Nanoscale characterization of organic-inorganic perovskites with AFM-IR

Abstract

Organic-inorganic, hybrid perovskite technology is regarded as a contender for the next generation of lighting and light harvesting technologies. Perovskite LEDs (PeLEDs) and perovskite photovoltaics (PePV) are cheap, light, flexible, efficient and easy to process and manufacture. However, currently, perovskite devices suffer from rapid degradation through various failure modes (humidity, UV aging, heat,..). Pe technology offers several avenues to overcome these issues by adjusting the chemical composition (metal cation, halogen anion, organic cation, matrix components and stabilizers) of devices. Research into PeLED/PePV synthesis und fabrication has been going on for two decades. To understand these failure modes and the effects of changes to the composition on the device performance macroscale chemical characterization is insufficient. Instead, characterization at the nanoscale is required to understand and optimize PeLEDs/PePVs.
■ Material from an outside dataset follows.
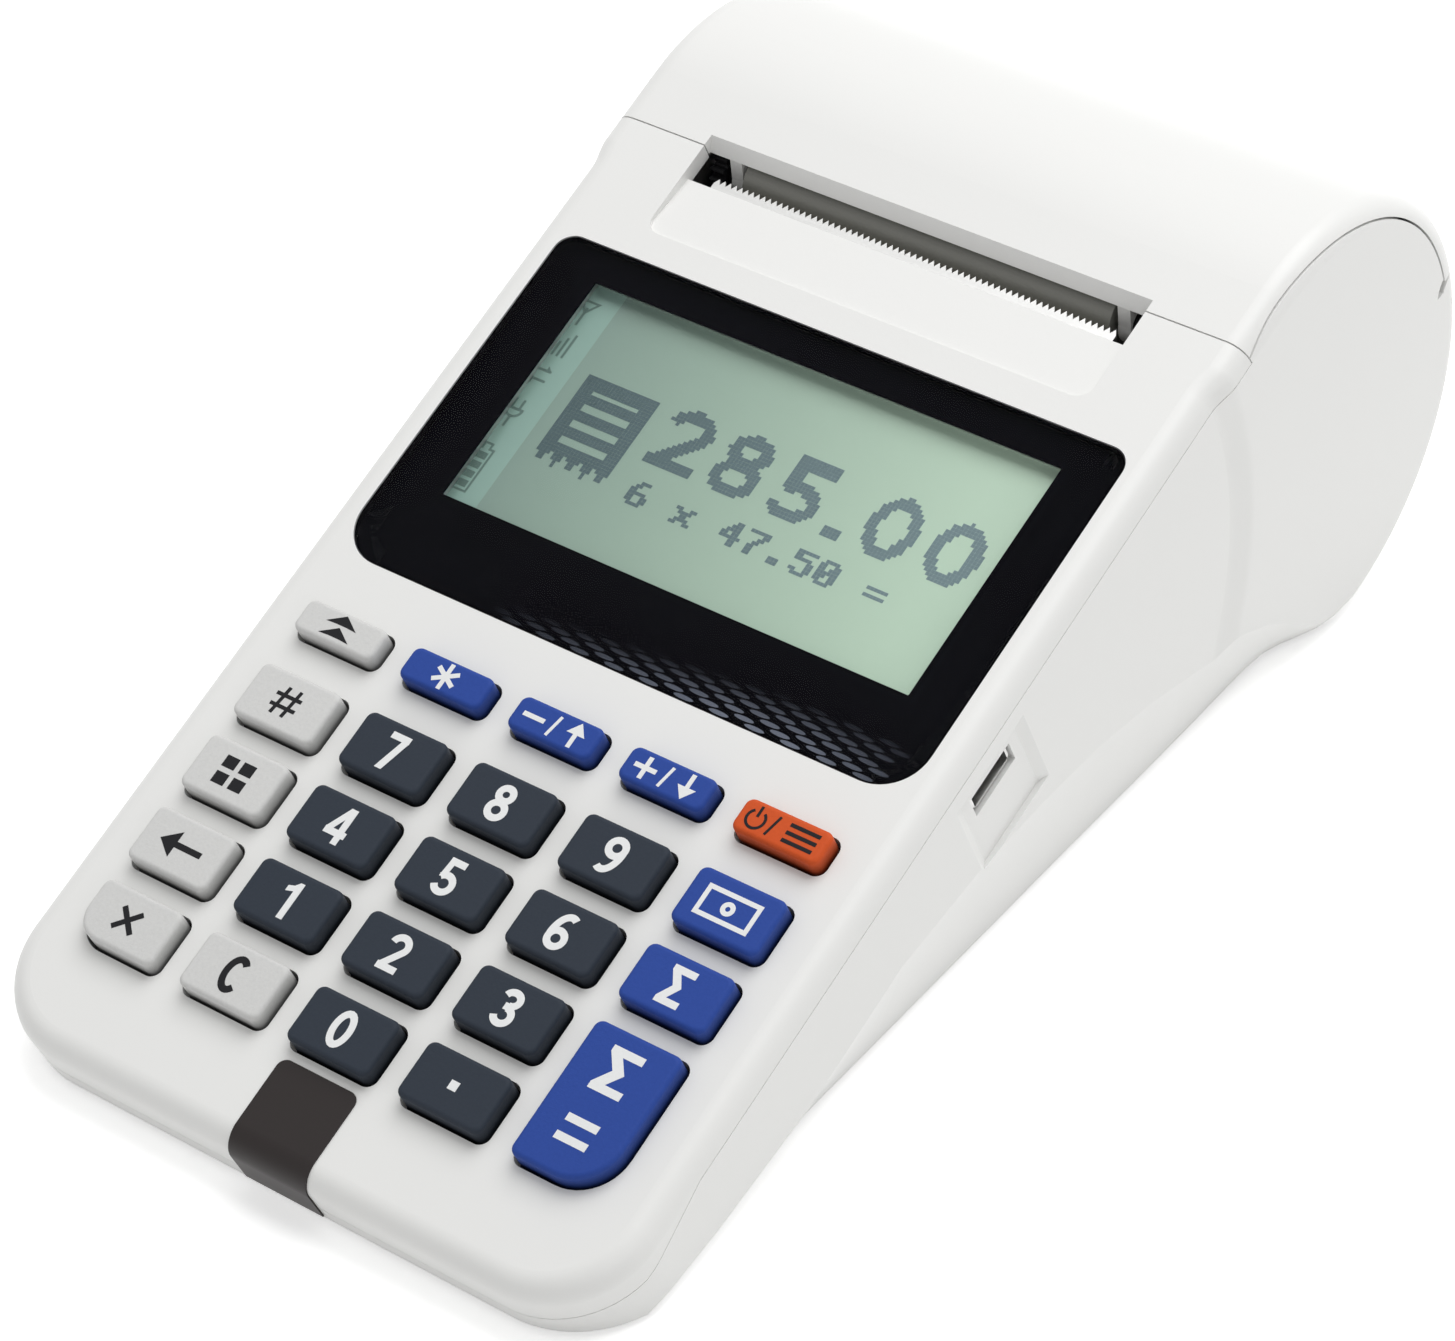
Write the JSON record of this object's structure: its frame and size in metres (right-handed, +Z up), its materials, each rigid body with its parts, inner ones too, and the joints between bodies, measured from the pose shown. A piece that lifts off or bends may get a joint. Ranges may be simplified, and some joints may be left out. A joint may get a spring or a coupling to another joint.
{
  "type": "ticket register",
  "caption": "Handheld electronic till: sloping keypad and display panel in a wedge casing, with a hinged paper drum and serrated receipt slot at the back.",
  "frame": {"origin": "on the table plane under the middle of the body: centre of the bounding box in X and Y, underside of the feet in Z", "axes": "+Y from the keypad to the paper drum at the back, +Z up, +X to the user's right"},
  "size_m": [0.094, 0.1816, 0.0636],
  "materials": {
    "casing_plastic": "satin moulded",
    "window_clear": "polished clear",
    "window_print": "printed black",
    "lcd": "display glass",
    "mat_rubber": "moulded silicone",
    "board": "solder mask",
    "battery": "shrink film",
    "steel": "bright",
    "aluminium": "plain",
    "ceramic": "glazed",
    "black_rubber": "matt",
    "roller_rubber": "ground",
    "gear_plastic": "moulded",
    "label": "printed film",
    "key_grey": "matt grain",
    "key_blue": "matt grain",
    "key_orange": "matt grain",
    "key_dark": "matt grain"
  },
  "bodies": {
    "casing": {"upper_casing": "casing_plastic", "lower_casing": "casing_plastic", "battery_cover": "casing_plastic", "display_window": "window_clear", "window_mask": "window_print", "lcd_frame": "steel", "lcd_glass": "lcd", "keypad_mat": "mat_rubber", "main_board": "board", "usb_socket": "steel", "battery_pack": "battery", "cover_screws": "steel", "casing_screws": "steel", "board_screws": "steel", "rubber_feet": "black_rubber", "front_label": "label", "tear_bar": "steel", "printer_chassis": "steel", "printer_screws": "steel", "thermal_head": "ceramic", "heat_sink": "aluminium", "head_springs": "steel", "feed_motor": "steel", "idler_pin": "steel"},
    "lid": {"paper_lid": "casing_plastic", "hinge_pins": "steel", "platen_bushes": "gear_plastic"},
    "platen": {"platen_shaft": "steel", "platen_rubber": "roller_rubber", "platen_gear": "gear_plastic"},
    "idler": {"idler_gear": "gear_plastic"},
    "pinion": {"motor_pinion": "gear_plastic"},
    "key_feed": {"key_feed": "key_grey"},
    "key_func": {"key_func": "key_blue"},
    "key_minus": {"key_minus": "key_blue"},
    "key_plus": {"key_plus": "key_blue"},
    "key_mode": {"key_mode": "key_orange"},
    "key_plu": {"key_plu": "key_grey"},
    "key_7": {"key_7": "key_dark"},
    "key_8": {"key_8": "key_dark"},
    "key_9": {"key_9": "key_dark"},
    "key_pay": {"key_pay": "key_blue"},
    "key_dept": {"key_dept": "key_grey"},
    "key_4": {"key_4": "key_dark"},
    "key_5": {"key_5": "key_dark"},
    "key_6": {"key_6": "key_dark"},
    "key_subtotal": {"key_subtotal": "key_blue"},
    "key_void": {"key_void": "key_grey"},
    "key_1": {"key_1": "key_dark"},
    "key_2": {"key_2": "key_dark"},
    "key_3": {"key_3": "key_dark"},
    "key_total": {"key_total": "key_blue"},
    "key_quantity": {"key_quantity": "key_grey"},
    "key_clear": {"key_clear": "key_grey"},
    "key_0": {"key_0": "key_dark"},
    "key_point": {"key_point": "key_dark"}
  },
  "joints": [
    {"name": "lid_hinge", "type": "hinge", "parent": "casing", "child": "lid", "pos_m": [0, 0.08771, 0.03809], "axis": [-1, 0, 0], "range_deg": [0, 80]},
    {"name": "platen_spin", "type": "hinge", "parent": "lid", "child": "platen", "pos_m": [0, 0.04424, 0.05313], "axis": [1, 0, 0], "continuous": true},
    {"name": "idler_spin", "type": "hinge", "parent": "casing", "child": "idler", "pos_m": [-0.0316, 0.03957, 0.04386], "axis": [1, 0, 0], "continuous": true},
    {"name": "pinion_spin", "type": "hinge", "parent": "casing", "child": "pinion", "pos_m": [-0.0316, 0.032, 0.03891], "axis": [1, 0, 0], "continuous": true},
    {"name": "press_feed", "type": "slide", "parent": "casing", "child": "key_feed", "axis": [0, 0.3528, -0.9357], "range_m": [0, 0.0012], "stiffness_N_per_m": 400, "springref_m": -0.0006},
    {"name": "press_func", "type": "slide", "parent": "casing", "child": "key_func", "axis": [0, 0.3528, -0.9357], "range_m": [0, 0.0012], "stiffness_N_per_m": 400, "springref_m": -0.0006},
    {"name": "press_minus", "type": "slide", "parent": "casing", "child": "key_minus", "axis": [0, 0.3528, -0.9357], "range_m": [0, 0.0012], "stiffness_N_per_m": 400, "springref_m": -0.0006},
    {"name": "press_plus", "type": "slide", "parent": "casing", "child": "key_plus", "axis": [0, 0.3528, -0.9357], "range_m": [0, 0.0012], "stiffness_N_per_m": 400, "springref_m": -0.0006},
    {"name": "press_mode", "type": "slide", "parent": "casing", "child": "key_mode", "axis": [0, 0.3528, -0.9357], "range_m": [0, 0.0012], "stiffness_N_per_m": 400, "springref_m": -0.0006},
    {"name": "press_plu", "type": "slide", "parent": "casing", "child": "key_plu", "axis": [0, 0.3528, -0.9357], "range_m": [0, 0.0012], "stiffness_N_per_m": 400, "springref_m": -0.0006},
    {"name": "press_7", "type": "slide", "parent": "casing", "child": "key_7", "axis": [0, 0.3528, -0.9357], "range_m": [0, 0.0012], "stiffness_N_per_m": 400, "springref_m": -0.0006},
    {"name": "press_8", "type": "slide", "parent": "casing", "child": "key_8", "axis": [0, 0.3528, -0.9357], "range_m": [0, 0.0012], "stiffness_N_per_m": 400, "springref_m": -0.0006},
    {"name": "press_9", "type": "slide", "parent": "casing", "child": "key_9", "axis": [0, 0.3528, -0.9357], "range_m": [0, 0.0012], "stiffness_N_per_m": 400, "springref_m": -0.0006},
    {"name": "press_pay", "type": "slide", "parent": "casing", "child": "key_pay", "axis": [0, 0.3528, -0.9357], "range_m": [0, 0.0012], "stiffness_N_per_m": 400, "springref_m": -0.0006},
    {"name": "press_dept", "type": "slide", "parent": "casing", "child": "key_dept", "axis": [0, 0.3528, -0.9357], "range_m": [0, 0.0012], "stiffness_N_per_m": 400, "springref_m": -0.0006},
    {"name": "press_4", "type": "slide", "parent": "casing", "child": "key_4", "axis": [0, 0.3528, -0.9357], "range_m": [0, 0.0012], "stiffness_N_per_m": 400, "springref_m": -0.0006},
    {"name": "press_5", "type": "slide", "parent": "casing", "child": "key_5", "axis": [0, 0.3528, -0.9357], "range_m": [0, 0.0012], "stiffness_N_per_m": 400, "springref_m": -0.0006},
    {"name": "press_6", "type": "slide", "parent": "casing", "child": "key_6", "axis": [0, 0.3528, -0.9357], "range_m": [0, 0.0012], "stiffness_N_per_m": 400, "springref_m": -0.0006},
    {"name": "press_subtotal", "type": "slide", "parent": "casing", "child": "key_subtotal", "axis": [0, 0.3528, -0.9357], "range_m": [0, 0.0012], "stiffness_N_per_m": 400, "springref_m": -0.0006},
    {"name": "press_void", "type": "slide", "parent": "casing", "child": "key_void", "axis": [0, 0.3528, -0.9357], "range_m": [0, 0.0012], "stiffness_N_per_m": 400, "springref_m": -0.0006},
    {"name": "press_1", "type": "slide", "parent": "casing", "child": "key_1", "axis": [0, 0.3528, -0.9357], "range_m": [0, 0.0012], "stiffness_N_per_m": 400, "springref_m": -0.0006},
    {"name": "press_2", "type": "slide", "parent": "casing", "child": "key_2", "axis": [0, 0.3528, -0.9357], "range_m": [0, 0.0012], "stiffness_N_per_m": 400, "springref_m": -0.0006},
    {"name": "press_3", "type": "slide", "parent": "casing", "child": "key_3", "axis": [0, 0.3528, -0.9357], "range_m": [0, 0.0012], "stiffness_N_per_m": 400, "springref_m": -0.0006},
    {"name": "press_total", "type": "slide", "parent": "casing", "child": "key_total", "axis": [0, 0.3528, -0.9357], "range_m": [0, 0.0012], "stiffness_N_per_m": 400, "springref_m": -0.0006},
    {"name": "press_quantity", "type": "slide", "parent": "casing", "child": "key_quantity", "axis": [0, 0.3528, -0.9357], "range_m": [0, 0.0012], "stiffness_N_per_m": 400, "springref_m": -0.0006},
    {"name": "press_clear", "type": "slide", "parent": "casing", "child": "key_clear", "axis": [0, 0.3528, -0.9357], "range_m": [0, 0.0012], "stiffness_N_per_m": 400, "springref_m": -0.0006},
    {"name": "press_0", "type": "slide", "parent": "casing", "child": "key_0", "axis": [0, 0.3528, -0.9357], "range_m": [0, 0.0012], "stiffness_N_per_m": 400, "springref_m": -0.0006},
    {"name": "press_point", "type": "slide", "parent": "casing", "child": "key_point", "axis": [0, 0.3528, -0.9357], "range_m": [0, 0.0012], "stiffness_N_per_m": 400, "springref_m": -0.0006}
  ],
  "couplings": [
    {"joint": "idler_spin", "follows": "platen_spin", "ratio": -0.53333},
    {"joint": "pinion_spin", "follows": "platen_spin", "ratio": 1.6}
  ]
}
In our current research we study novel perovskite materials by combining scanning probe microscopy to achieve nanoscale resolution with mid-IR spectroscopy for chemical identification (AFM-IR). The working principle is based on leveraging a local, short-lived photo-thermal expansion by absorption of infrared light - induced by a pulsed, tunable EC-QCL source. This excitation then is measured by the cantilever probe and the oscillation amplitude is directly proportional to the absorption and thus an absorption spectrum is generated. Using this nearfield IR spectroscopy technique, we study novel perovskite materials to understand their phase composition at nanometer spatial resolution. In using AFM-IR to gather mid-IR absorption spectra from sample areas smaller than a few tens of nanometers we can see chemical changes within a single perovskite crystallite. Using hyperspectral nanoscale chemical imaging we can collect images of the distribution of perovskites and stabilizers and thus provide information required to design the next generation of lighting and light harvesting devices.